■ **SHORT EXERCISE**
Each record below is to be reproduced without any change.

■ **RECORDS PROVIDED**
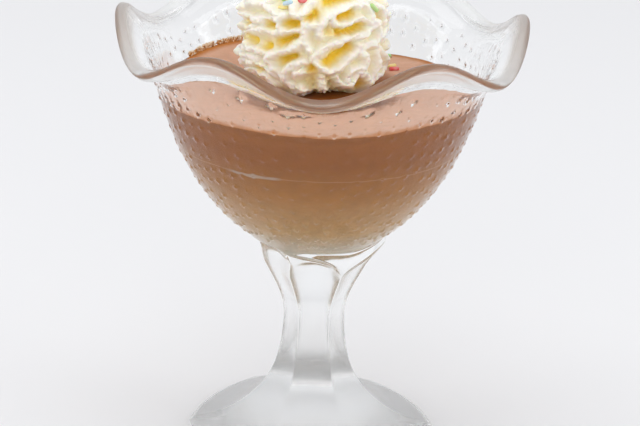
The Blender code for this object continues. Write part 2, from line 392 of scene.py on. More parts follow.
mousse_low, mousse_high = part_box("mousse")
MOUSSE_LEVEL = 0.1110
MOUSSE_CLIMB = 0.0030
CLIMB_ANGLE = math.radians(128)
CLIMB_SPREAD = math.radians(38)
RIGHT_CLIMB = 0.0012        # a lower smear at the front right
RIGHT_ANGLE = math.radians(-28)
RIGHT_SPREAD = math.radians(48)
SWELL = 0.0005
MOUSSE_TILT = 0.0174         # the surface rises this much towards the front, as it set
WALL_REACH = 0.0004         # how far the filling goes into the wall
SIDE_TOP = 0.0018           # the side's rings stop this far under the level, and the edge follows
MOUSSE_COLUMNS = 240
CREAM_PLACE = (-0.0020, 0.0085)
POUR_LEVEL = 0.0970         # where the second pour lies on the first
POUR_LINE = 0.00030         # half the height of the paler line there
POCKET_ANGLE = math.radians(-116)
POCKET_SPREAD = math.radians(13)
EDGE_RADIUS = 0.0458
DAMP_SHADE_IN = 0.0235            # the top is damp and coloured dark with painted shade this near the cream's middle, at the front right, under the cream's overhang
DAMP_SHADE_OUT = 0.0285
# the side runs from the mousse's own deep brown high up to paler colours low in the bowl, which are painted light
# from below and the haze of the thick glass
PAINTED_LIGHT_LOW_SIDE = (0.86, 0.76, 0.60)
PAINTED_LIGHT_MIDDLE_SIDE = ((0.22, (0.76, 0.48, 0.21)), (0.55, (0.56, 0.245, 0.045)), (0.80, (0.44, 0.145, 0.010)))
HIGH_SIDE = (0.43, 0.130, 0.008)
DRY_TOP = (0.64, 0.365, 0.245)
WET_EDGE = (0.52, 0.185, 0.040)
DAMP_AND_SHADE_TOP = (0.30, 0.10, 0.020)


def rolling(points, wavelength, seed, waves=18):
    """A smooth random field about 1 high, with bumps of this wavelength, at the points."""
    random = np.random.default_rng(seed)
    total = np.zeros(points.shape[:-1])
    for _ in range(waves):
        direction = random.normal(size=3)
        direction /= np.linalg.norm(direction)
        size = wavelength * random.uniform(0.75, 1.4)
        total += np.cos(points @ direction * (2 * math.pi / size) + random.uniform(0, 2 * math.pi))
    return total / math.sqrt(waves / 2) * 0.5


def mousse_top(x, y):
    """The surface: set nearly level, smeared up the wall on one side, and a little uneven."""
    radius = np.hypot(x, y)
    off = (np.arctan2(y, x) - CLIMB_ANGLE + math.pi) % (2 * math.pi) - math.pi
    right = (np.arctan2(y, x) - RIGHT_ANGLE + math.pi) % (2 * math.pi) - math.pi
    smears = MOUSSE_CLIMB * np.exp(-((off / CLIMB_SPREAD) ** 2))
    smears = smears + RIGHT_CLIMB * np.exp(-((right / RIGHT_SPREAD) ** 2))
    climb = smears * smooth_step((radius - 0.030) / 0.016)
    from_cream = np.hypot(x - CREAM_PLACE[0], y - CREAM_PLACE[1])
    swell = SWELL * np.sin(95 * x + 1.0) * np.cos(80 * y) * smooth_step(from_cream / 0.012 - 2.0)
    return MOUSSE_LEVEL - MOUSSE_TILT * y + climb + swell


def make_mousse():
    angle = np.arange(MOUSSE_COLUMNS) * (2 * math.pi / MOUSSE_COLUMNS)
    wall_up = inner_wall[::-1]
    side = along_line(wall_up[wall_up[:, 1] < MOUSSE_LEVEL - SIDE_TOP], 0.0006)
    rings = []
    slope = np.gradient(side, axis=0)
    slope /= np.hypot(slope[:, 0], slope[:, 1])[:, None]
    for (radius, height), (out, up) in zip(side, slope):
        rings.append(ring_at(angle, radius + WALL_REACH * up, height - WALL_REACH * out))
    edge_radius = np.interp(MOUSSE_LEVEL, wall_up[:, 1], wall_up[:, 0])
    edge = ring_at(angle, edge_radius, 0.0)
    level = mousse_top(edge[:, 0], edge[:, 1]) + 0.0001 * rolling(edge, 0.006, 3)
    wall = np.interp(level, wall_up[:, 1], wall_up[:, 0]) + WALL_REACH
    rings.append(ring_at(angle, wall, level))
    for share in np.concatenate([[0.991, 0.98], np.linspace(0.965, 0.05, 70)]):
        ring = ring_at(angle, wall * share, 0.0)
        ring[:, 2] = mousse_top(ring[:, 0], ring[:, 1]) + 0.00012 * rolling(ring, 0.005, 3)
        rings.append(ring)
    middle = float(mousse_top(np.array(0.0), np.array(0.0)))
    bottom = (0.0, 0.0, BOWL_BOTTOM - WALL_REACH)
    return closed_body("set_mousse", rings, bottom, (0.0, 0.0, middle))


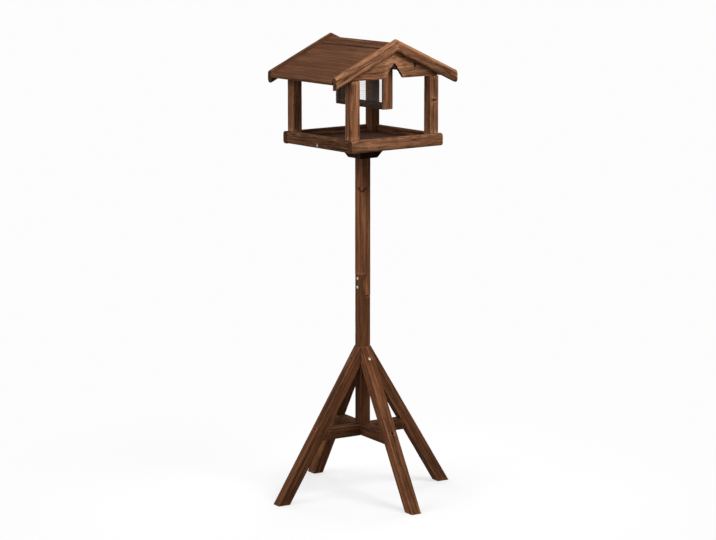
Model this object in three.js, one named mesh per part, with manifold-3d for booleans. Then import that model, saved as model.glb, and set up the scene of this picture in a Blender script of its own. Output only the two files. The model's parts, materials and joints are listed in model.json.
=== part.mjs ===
// Wooden bird table: an open tray under a pitched roof with a built-in nut feeder,
// carried by a two-piece pole on four splayed legs with a crossed brace.
// Lengths are millimetres, angles are degrees and +Z is up. The origin is on the ground under the
// middle of the table. The ridge runs along Y, and the front of the table looks along -Y.
import * as THREE from 'three';
import { mergeVertices } from 'three/addons/utils/BufferGeometryUtils.js';
import Module from 'manifold-3d';

const wasm = await Module();
wasm.setup();

// Timber and clearances
const timber = 38;             // square stock of the pole, the legs and the brace
const timberArris = 3;         // rounding of its edges
const boardArris = 1.5;        // rounding of the small boards' edges
const gap = 0.3;               // clearance between pieces that touch
const overrun = 20;            // how far a cutting block reaches past what it cuts
const arcSteps = 1;            // half the facets in a small rounding
const railArcSteps = 2;        // half the facets in a rail's or bargeboard's large rounding
const roundSteps = 12;         // facets round a screw, bolt or nut hole

// Stand: four legs against the pole, and the crossed brace between them
const footRadius = 320;        // from the pole's axis to the middle of a foot
const legAngle = 32;           // lean of a leg from the plumb line
const legTipTrim = 4;          // blunt end cut on the feather edge at the top of a leg
const braceBottom = 205;       // underside of the brace above the ground
const standTurn = -6;          // twist of the stand and lower pole under the head

// Pole: two lengths joined by a half lap
const lapTop = 759;            // end of the lower length's tongue
const lapLength = 71;
const lowerBoltShare = 0.394;  // of the lap's length, from its lower end
const upperBoltShare = 0.817;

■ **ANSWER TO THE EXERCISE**
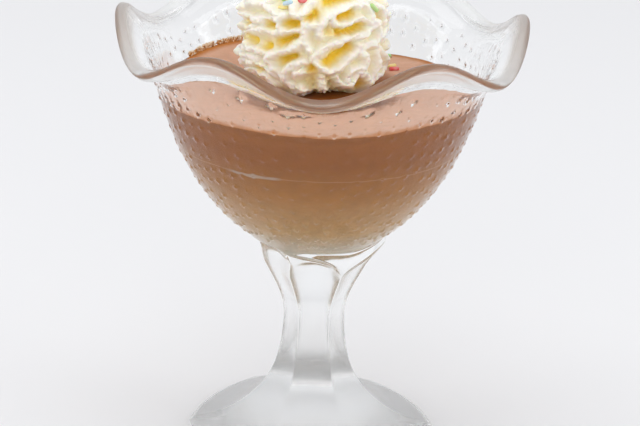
The Blender code for this object continues. Write part 2, from line 392 of scene.py on. More parts follow.
mousse_low, mousse_high = part_box("mousse")
MOUSSE_LEVEL = 0.1110
MOUSSE_CLIMB = 0.0030
CLIMB_ANGLE = math.radians(128)
CLIMB_SPREAD = math.radians(38)
RIGHT_CLIMB = 0.0012        # a lower smear at the front right
RIGHT_ANGLE = math.radians(-28)
RIGHT_SPREAD = math.radians(48)
SWELL = 0.0005
MOUSSE_TILT = 0.0174         # the surface rises this much towards the front, as it set
WALL_REACH = 0.0004         # how far the filling goes into the wall
SIDE_TOP = 0.0018           # the side's rings stop this far under the level, and the edge follows
MOUSSE_COLUMNS = 240
CREAM_PLACE = (-0.0020, 0.0085)
POUR_LEVEL = 0.0970         # where the second pour lies on the first
POUR_LINE = 0.00030         # half the height of the paler line there
POCKET_ANGLE = math.radians(-116)
POCKET_SPREAD = math.radians(13)
EDGE_RADIUS = 0.0458
DAMP_SHADE_IN = 0.0235            # the top is damp and coloured dark with painted shade this near the cream's middle, at the front right, under the cream's overhang
DAMP_SHADE_OUT = 0.0285
# the side runs from the mousse's own deep brown high up to paler colours low in the bowl, which are painted light
# from below and the haze of the thick glass
PAINTED_LIGHT_LOW_SIDE = (0.86, 0.76, 0.60)
PAINTED_LIGHT_MIDDLE_SIDE = ((0.22, (0.76, 0.48, 0.21)), (0.55, (0.56, 0.245, 0.045)), (0.80, (0.44, 0.145, 0.010)))
HIGH_SIDE = (0.43, 0.130, 0.008)
DRY_TOP = (0.64, 0.365, 0.245)
WET_EDGE = (0.52, 0.185, 0.040)
DAMP_AND_SHADE_TOP = (0.30, 0.10, 0.020)


def rolling(points, wavelength, seed, waves=18):
    """A smooth random field about 1 high, with bumps of this wavelength, at the points."""
    random = np.random.default_rng(seed)
    total = np.zeros(points.shape[:-1])
    for _ in range(waves):
        direction = random.normal(size=3)
        direction /= np.linalg.norm(direction)
        size = wavelength * random.uniform(0.75, 1.4)
        total += np.cos(points @ direction * (2 * math.pi / size) + random.uniform(0, 2 * math.pi))
    return total / math.sqrt(waves / 2) * 0.5


def mousse_top(x, y):
    """The surface: set nearly level, smeared up the wall on one side, and a little uneven."""
    radius = np.hypot(x, y)
    off = (np.arctan2(y, x) - CLIMB_ANGLE + math.pi) % (2 * math.pi) - math.pi
    right = (np.arctan2(y, x) - RIGHT_ANGLE + math.pi) % (2 * math.pi) - math.pi
    smears = MOUSSE_CLIMB * np.exp(-((off / CLIMB_SPREAD) ** 2))
    smears = smears + RIGHT_CLIMB * np.exp(-((right / RIGHT_SPREAD) ** 2))
    climb = smears * smooth_step((radius - 0.030) / 0.016)
    from_cream = np.hypot(x - CREAM_PLACE[0], y - CREAM_PLACE[1])
    swell = SWELL * np.sin(95 * x + 1.0) * np.cos(80 * y) * smooth_step(from_cream / 0.012 - 2.0)
    return MOUSSE_LEVEL - MOUSSE_TILT * y + climb + swell


def make_mousse():
    angle = np.arange(MOUSSE_COLUMNS) * (2 * math.pi / MOUSSE_COLUMNS)
    wall_up = inner_wall[::-1]
    side = along_line(wall_up[wall_up[:, 1] < MOUSSE_LEVEL - SIDE_TOP], 0.0006)
    rings = []
    slope = np.gradient(side, axis=0)
    slope /= np.hypot(slope[:, 0], slope[:, 1])[:, None]
    for (radius, height), (out, up) in zip(side, slope):
        rings.append(ring_at(angle, radius + WALL_REACH * up, height - WALL_REACH * out))
    edge_radius = np.interp(MOUSSE_LEVEL, wall_up[:, 1], wall_up[:, 0])
    edge = ring_at(angle, edge_radius, 0.0)
    level = mousse_top(edge[:, 0], edge[:, 1]) + 0.0001 * rolling(edge, 0.006, 3)
    wall = np.interp(level, wall_up[:, 1], wall_up[:, 0]) + WALL_REACH
    rings.append(ring_at(angle, wall, level))
    for share in np.concatenate([[0.991, 0.98], np.linspace(0.965, 0.05, 70)]):
        ring = ring_at(angle, wall * share, 0.0)
        ring[:, 2] = mousse_top(ring[:, 0], ring[:, 1]) + 0.00012 * rolling(ring, 0.005, 3)
        rings.append(ring)
    middle = float(mousse_top(np.array(0.0), np.array(0.0)))
    bottom = (0.0, 0.0, BOWL_BOTTOM - WALL_REACH)
    return closed_body("set_mousse", rings, bottom, (0.0, 0.0, middle))


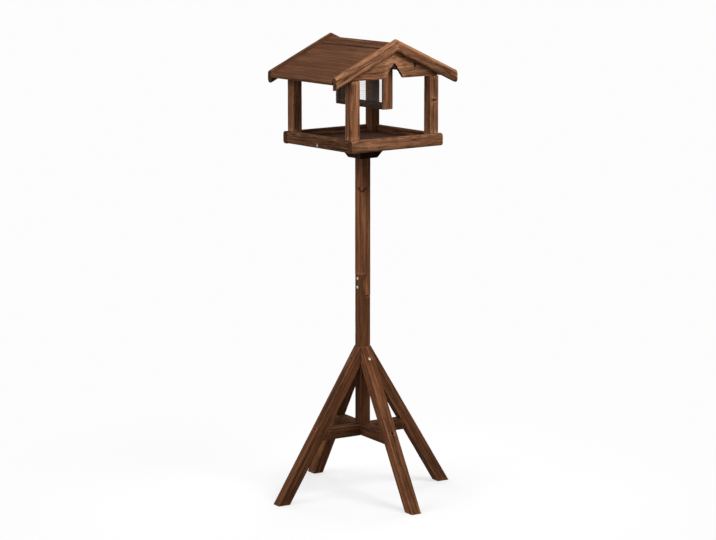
Model this object in three.js, one named mesh per part, with manifold-3d for booleans. Then import that model, saved as model.glb, and set up the scene of this picture in a Blender script of its own. Output only the two files. The model's parts, materials and joints are listed in model.json.
=== part.mjs ===
// Wooden bird table: an open tray under a pitched roof with a built-in nut feeder,
// carried by a two-piece pole on four splayed legs with a crossed brace.
// Lengths are millimetres, angles are degrees and +Z is up. The origin is on the ground under the
// middle of the table. The ridge runs along Y, and the front of the table looks along -Y.
import * as THREE from 'three';
import { mergeVertices } from 'three/addons/utils/BufferGeometryUtils.js';
import Module from 'manifold-3d';

const wasm = await Module();
wasm.setup();

// Timber and clearances
const timber = 38;             // square stock of the pole, the legs and the brace
const timberArris = 3;         // rounding of its edges
const boardArris = 1.5;        // rounding of the small boards' edges
const gap = 0.3;               // clearance between pieces that touch
const overrun = 20;            // how far a cutting block reaches past what it cuts
const arcSteps = 1;            // half the facets in a small rounding
const railArcSteps = 2;        // half the facets in a rail's or bargeboard's large rounding
const roundSteps = 12;         // facets round a screw, bolt or nut hole

// Stand: four legs against the pole, and the crossed brace between them
const footRadius = 320;        // from the pole's axis to the middle of a foot
const legAngle = 32;           // lean of a leg from the plumb line
const legTipTrim = 4;          // blunt end cut on the feather edge at the top of a leg
const braceBottom = 205;       // underside of the brace above the ground
const standTurn = -6;          // twist of the stand and lower pole under the head

// Pole: two lengths joined by a half lap
const lapTop = 759;            // end of the lower length's tongue
const lapLength = 71;
const lowerBoltShare = 0.394;  // of the lap's length, from its lower end
const upperBoltShare = 0.817;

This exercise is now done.